The most significant change in the car rental market is that new company branches will be opened in universities, government departments and institutions. This will accordingly help to reduce the number of drivers in the Kingdom.

When Arab News toured car rental offices in Jeddah, many of them said they would have a training program to enable male and female Saudis to work in this field.

Salaries in car rental companies start at SR4,500 ($1,200). Nawaf Alghahtani, 25, a Saudi worker in car rental, said he started his job in a rental office three months ago and earned about SR5,000.

Fahad Taher, a customer services employee at another rental outlet, told Arab News: “Allowing women to rent cars will not change our pricing policies as we try to keep the prices the same, even during holidays and on special occasions.”

Khalid Zahid, CEO of Budget Saudi Arabia, said there are no restrictions on women availing the services of car rental companies.

He said the only requirement to rent a car in the Kingdom is to have a valid Iqama or national ID and a valid Saudi driver’s license in case of a resident or national. However, valid GCC driver’s licenses are also acceptable.

In Saudi Arabia, you must be over 21 to rent affordable car brands and over 23 and above for luxurious brands.

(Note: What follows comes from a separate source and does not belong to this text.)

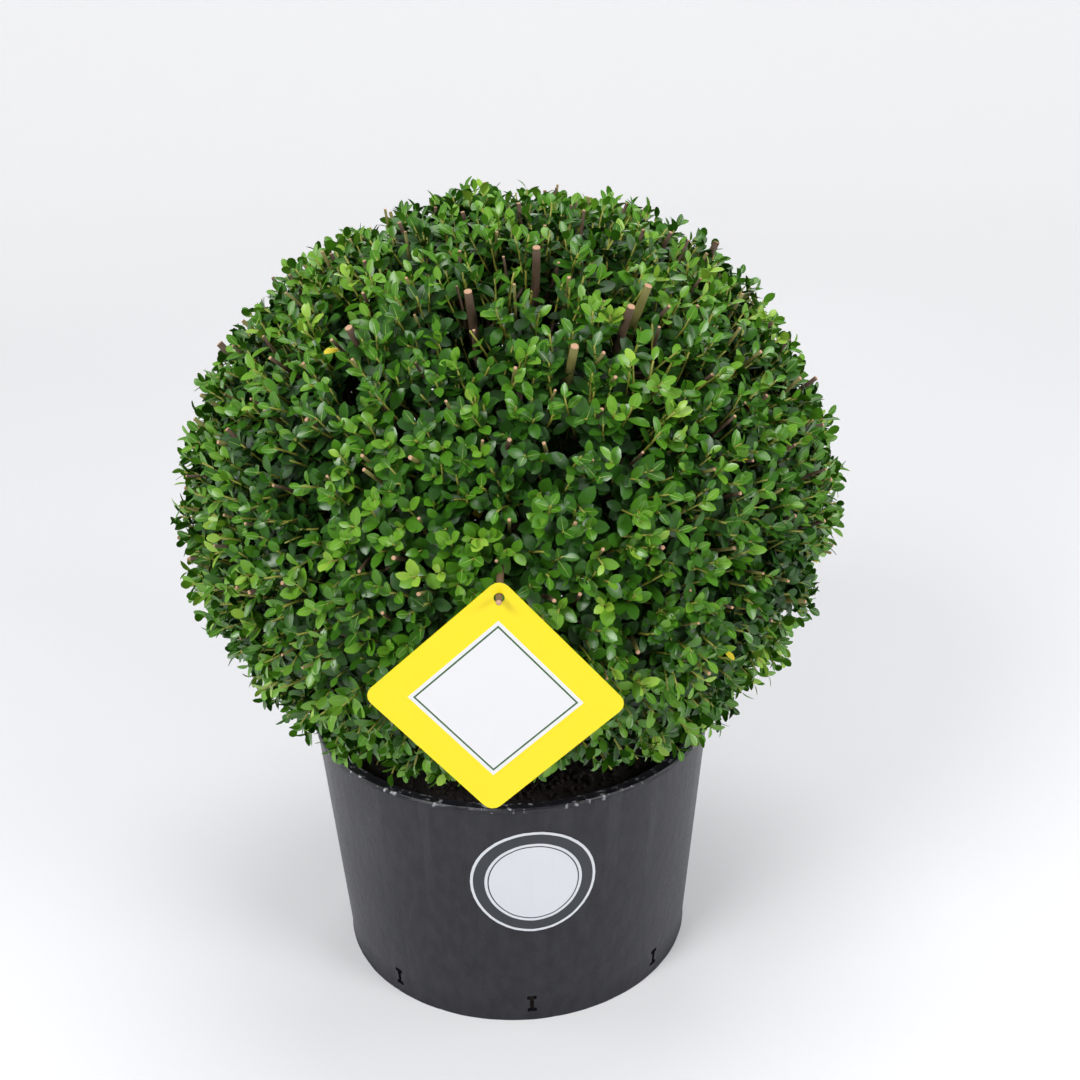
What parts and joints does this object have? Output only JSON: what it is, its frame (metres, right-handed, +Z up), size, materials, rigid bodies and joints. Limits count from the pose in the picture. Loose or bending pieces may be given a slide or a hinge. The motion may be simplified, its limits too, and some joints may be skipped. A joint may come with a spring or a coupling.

The same thing goes for women drivers, said Hattan Madani, a Budget customer service employee.

He also told Arab News that training for employees before they start work in this sector is not limited to men. “Training does not differentiate between male or female. They are both eligible to take the courses, which include video and scenarios showcasing all the steps and ways to deal with the job.”

There is an e-training program called Doroob which one can use to get trained any time and from anywhere. It offers accredited certificates that are officially recognized by top employers in the Kingdom. These certificates also give their holders priority when applying for a job.

It is an integrated program sponsored by the Human Resources Development Fund. 

The CEO of Budget Saudi Arabia is optimistic about the effect women drivers will have in the Kingdom’s car industry.

“Today almost half the population consists of women. Let’s say 5 percent starts driving. Some of them will buy and some will rent cars. In the end, the outcome will be positive, and this will be better reflected in 2019,” he explained.

Zahid believes there will be a positive effect on Saudi households and the business sector. “When a company wants to rent cars for their sales employees, they rent them in large quantities. These cars are used for staff transportation,” said the Budget CEO, adding that women drivers will increase the request for these cars.

Budget has women working in various locations, mostly hotels around the Kingdom. Zahid said although hotels have pleasant environments they are bombarded by people of different attitudes and backgrounds, so it is truly a test for their female staff. 

“We are also starting to inject our car sales showrooms and various parts of our operations with women across the Kingdom. This will help a lot, especially when women enter showrooms to buy cars or rent them,” said Zahid, because this will result in smoother transactions.

The Budget CEO believes that women driving in the Kingdom will also increase demand for their “At your doorstep” service where customers can order a car and it will be delivered to their door in three hours.

He said he truly believes that women obtaining a driving license will help economically. He explained that the income of the household would stay within the household. Income spent on transportation for drivers and taxis will go back into the household, and the money will stay within the economy. Women will be able to buy and rent cars.

This step will also benefit by creating more jobs for women within the car industry, such as working as taxi drivers and in car showrooms. “So it is not just about women driving but rather how the economy will benefit from it,” the Budget CEO concluded.